Task details
Go through the material and pull out every line with the string "this" in it.

Material for the task
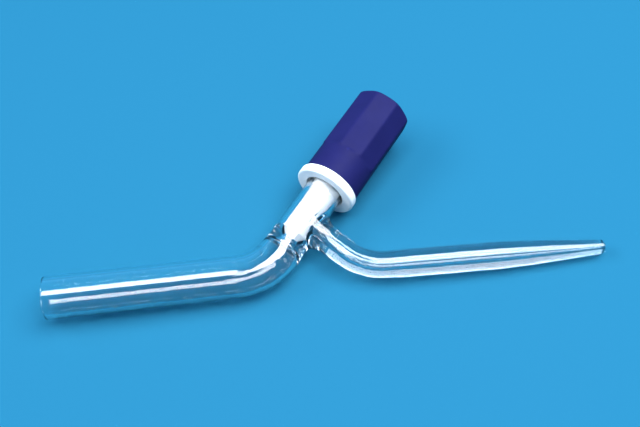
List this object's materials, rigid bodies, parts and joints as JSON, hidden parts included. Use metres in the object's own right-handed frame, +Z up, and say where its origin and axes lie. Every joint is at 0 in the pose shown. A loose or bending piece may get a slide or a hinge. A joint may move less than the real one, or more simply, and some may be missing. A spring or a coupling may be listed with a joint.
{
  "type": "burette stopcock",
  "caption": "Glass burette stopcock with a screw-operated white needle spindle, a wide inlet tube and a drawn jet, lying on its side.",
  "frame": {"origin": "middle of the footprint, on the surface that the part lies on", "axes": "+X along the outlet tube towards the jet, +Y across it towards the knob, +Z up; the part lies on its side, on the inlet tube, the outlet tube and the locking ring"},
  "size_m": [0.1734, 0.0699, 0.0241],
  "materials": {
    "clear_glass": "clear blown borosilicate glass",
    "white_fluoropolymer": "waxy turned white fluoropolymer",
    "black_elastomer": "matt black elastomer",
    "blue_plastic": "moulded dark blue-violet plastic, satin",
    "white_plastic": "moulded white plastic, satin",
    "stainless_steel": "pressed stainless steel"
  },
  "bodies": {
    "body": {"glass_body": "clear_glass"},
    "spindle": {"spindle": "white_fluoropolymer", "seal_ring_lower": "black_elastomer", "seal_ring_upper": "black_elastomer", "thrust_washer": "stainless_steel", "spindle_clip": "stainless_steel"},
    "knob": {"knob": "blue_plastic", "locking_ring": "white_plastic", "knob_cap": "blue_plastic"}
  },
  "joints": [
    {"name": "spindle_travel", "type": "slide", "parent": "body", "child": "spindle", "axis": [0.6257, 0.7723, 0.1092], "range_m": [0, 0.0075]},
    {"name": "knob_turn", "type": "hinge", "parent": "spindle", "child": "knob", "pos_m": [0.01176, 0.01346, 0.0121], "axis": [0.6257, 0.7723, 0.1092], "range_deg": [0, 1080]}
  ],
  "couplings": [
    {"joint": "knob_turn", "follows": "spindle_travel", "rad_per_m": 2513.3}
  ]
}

==

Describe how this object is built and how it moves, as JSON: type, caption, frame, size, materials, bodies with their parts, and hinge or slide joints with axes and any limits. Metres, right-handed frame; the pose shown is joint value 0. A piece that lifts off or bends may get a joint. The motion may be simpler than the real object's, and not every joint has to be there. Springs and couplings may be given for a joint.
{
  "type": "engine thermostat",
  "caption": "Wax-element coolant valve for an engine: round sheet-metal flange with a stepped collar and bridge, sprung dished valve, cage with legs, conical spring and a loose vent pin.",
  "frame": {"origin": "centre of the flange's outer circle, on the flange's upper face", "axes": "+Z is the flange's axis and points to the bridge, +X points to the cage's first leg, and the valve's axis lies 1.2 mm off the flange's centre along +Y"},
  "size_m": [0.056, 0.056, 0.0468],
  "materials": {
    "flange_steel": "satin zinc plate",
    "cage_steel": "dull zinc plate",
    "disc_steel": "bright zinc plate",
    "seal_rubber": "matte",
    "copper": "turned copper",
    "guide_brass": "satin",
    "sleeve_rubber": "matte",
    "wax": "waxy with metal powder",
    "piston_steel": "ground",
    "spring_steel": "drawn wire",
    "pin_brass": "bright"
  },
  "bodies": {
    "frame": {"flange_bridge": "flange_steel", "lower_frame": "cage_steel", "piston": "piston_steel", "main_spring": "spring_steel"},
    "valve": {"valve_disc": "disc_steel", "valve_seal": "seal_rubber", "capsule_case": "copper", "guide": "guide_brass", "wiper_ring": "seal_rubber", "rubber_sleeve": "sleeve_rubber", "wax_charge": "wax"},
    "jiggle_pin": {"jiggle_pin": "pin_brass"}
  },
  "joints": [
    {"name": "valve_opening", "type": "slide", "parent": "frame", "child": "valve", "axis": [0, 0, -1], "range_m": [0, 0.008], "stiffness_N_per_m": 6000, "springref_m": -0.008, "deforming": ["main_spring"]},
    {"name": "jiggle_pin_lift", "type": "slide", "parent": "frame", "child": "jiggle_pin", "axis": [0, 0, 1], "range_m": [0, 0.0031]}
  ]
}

Worked answer
List this object's materials, rigid bodies, parts and joints as JSON, hidden parts included. Use metres in the object's own right-handed frame, +Z up, and say where its origin and axes lie. Every joint is at 0 in the pose shown. A loose or bending piece may get a slide or a hinge. A joint may move less than the real one, or more simply, and some may be missing. A spring or a coupling may be listed with a joint.
Describe how this object is built and how it moves, as JSON: type, caption, frame, size, materials, bodies with their parts, and hinge or slide joints with axes and any limits. Metres, right-handed frame; the pose shown is joint value 0. A piece that lifts off or bends may get a joint. The motion may be simpler than the real object's, and not every joint has to be there. Springs and couplings may be given for a joint.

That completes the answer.